Yes, you can keep your US bank account, but many banks will close it anyway. They’re afraid of compliance risk. If you do keep it, you’ll still pay 30% withholding tax on interest and dividends. You’ll also need to file a W-8BEN form to claim treaty benefits if applicable. Some banks require you to move your account to a branch in your new country of residence.

What happens to my Social Security benefits if I renounce?

You keep your Social Security benefits. The US pays them to former citizens living abroad. But the IRS will tax up to 85% of your benefits if your total income exceeds certain thresholds. You’ll still need to file a US tax return every year to report them. Some countries have tax treaties that reduce or eliminate this tax, but the US doesn’t always honor them for former citizens.

Can I get my US citizenship back after renouncing?

No. Once you renounce, it’s final. There’s no appeal, no reversal, no exceptions. Even if you later regret it, you can’t get your citizenship back unless you go through the full naturalization process as a foreign national-which can take years and requires living in the US for five years on a green card. The government won’t give you special treatment.

Do I still owe taxes on crypto I mined before renouncing?

Yes.

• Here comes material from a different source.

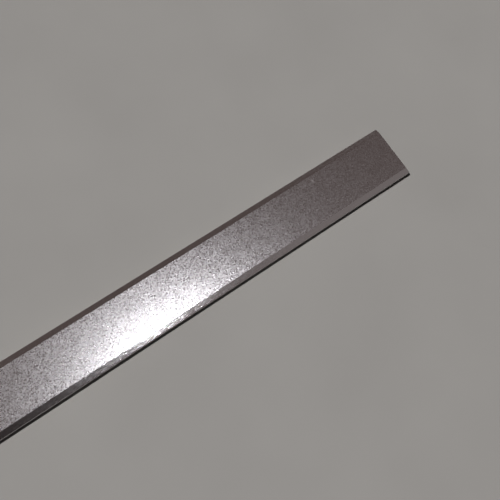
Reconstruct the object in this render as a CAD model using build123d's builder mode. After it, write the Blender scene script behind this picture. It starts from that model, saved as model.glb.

Any crypto you mined while a US citizen is considered taxable income at its fair market value on the day you received it. If you didn’t report it, you’re already behind. The exit tax will include the value of that crypto as part of your net worth. You must file back taxes for the past five years before renouncing. Otherwise, you’ll be classified as a covered expatriate automatically.

Can I travel to the US after renouncing?

Yes, but only as a tourist or visa holder. You’ll need a valid passport from your new country and a visa (like a B-2 tourist visa) to enter. Border agents can ask why you renounced. If they suspect you’re trying to avoid taxes or live in the US illegally, they can deny entry. You can’t use your old US passport-it’s invalid after renunciation.